Atlantic bluefin, which can reach 10 feet (3 meters) long and weigh over 1,430 pounds (650 kilograms), fetch prices reaching 2,000 yen ($20) a slice in high-end Tokyo restaurants. Japan buys 80 percent of the world catch, with Europe and the United States sharing the rest.

The International Commission on the Conservation of Atlantic Tuna, which groups tuna-fishing nations, already sets quotas on the annual bluefin catch. It has reduced this year’s limit to 14,900 tons (13,500 metric tons), down nearly 40 percent from 2009.

Environmentalists, however, say the quotas are widely ignored and are too high anyway.

An export ban on Atlantic bluefin also wouldn’t affect the Pacific bluefin species - even though that is similarly endangered - because there has been no proposal to limit its catch, said Morgan.

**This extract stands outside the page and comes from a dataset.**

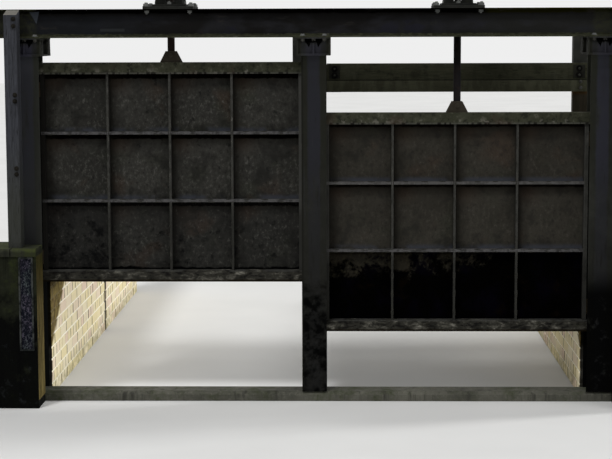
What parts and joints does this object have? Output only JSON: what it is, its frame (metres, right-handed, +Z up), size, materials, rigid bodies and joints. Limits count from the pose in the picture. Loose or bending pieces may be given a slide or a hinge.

The bluefin ban also would not affect sales of yellowfin, skipjack, or tongol tuna, which are commonly found in cans and deli sandwiches. In Europe, bluefin sushi is still rather rare, served only at the most exclusive restaurants.

Atlantic bluefin "is a particular product from a very sought-after species (sold) in relatively small quantities compared with tuna generally," Morgan stressed.

He said the CITES office in Geneva wasn’t recommending a similar ban on polar bear products, as proposed by the United States but opposed by Canadian indigenous communities.